Joice has always loved birds and there were plenty in Papua New Guinea. On one occasion when we were on a trip and visiting another mission station, Joice heard birds calling and watched a flock of the Bird of Paradise nest in a nearby tree. She was able to walk near the tree and observe them in all their beauty for some time. A little thing, but one never forgotten.

Returning from MD Anderson after one of our visits following Joice’s proton radiation, we stopped at a rest area. While I went inside, Joice waited in the car. Suddenly a blue bird, one of her favorite birds, landed close to her and they seemed to be as aware of each other. It was an experience that she viewed as a sign of God’s hope for her. It was just “a little thing” but the hope and joy it gave her (and, by extension, me) was immense.

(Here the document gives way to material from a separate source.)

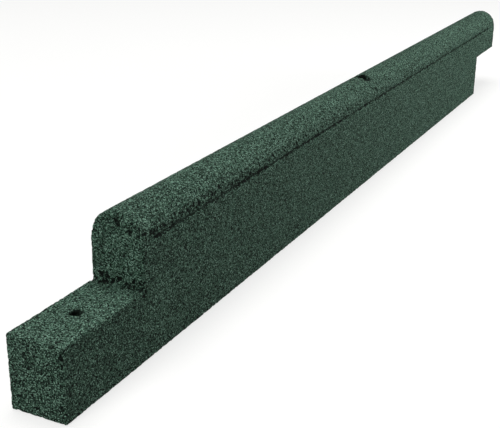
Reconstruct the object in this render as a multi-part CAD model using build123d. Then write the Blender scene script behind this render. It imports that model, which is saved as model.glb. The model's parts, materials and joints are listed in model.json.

Sometimes on April Fool’s Day I would try to do something unusual to fool Joice. Once I found a tree branch that I fashioned into what could resemble a bird if you had a good imagination and were still sleepy. I planted it some distance from the house and then called Joice to come and identify the bird. She examined if for some time, then got the binoculars and discovered my joke. She laughed and laughed and, of course, tried to fool me at times as well. Little things, but just enough to make us talk about them again and again.

Little things can be like that: they can give us delight and make us thankful. When you pause and remember some of the “little things” that have happened in your life, remember that God is not only the creator of the universe, He is also the initiator of “little things,” and these can be as marvelous to us as the Milky Way.

I think a lot about the “little things” that enhanced our marriage and there is, thankfully, no shortage of them.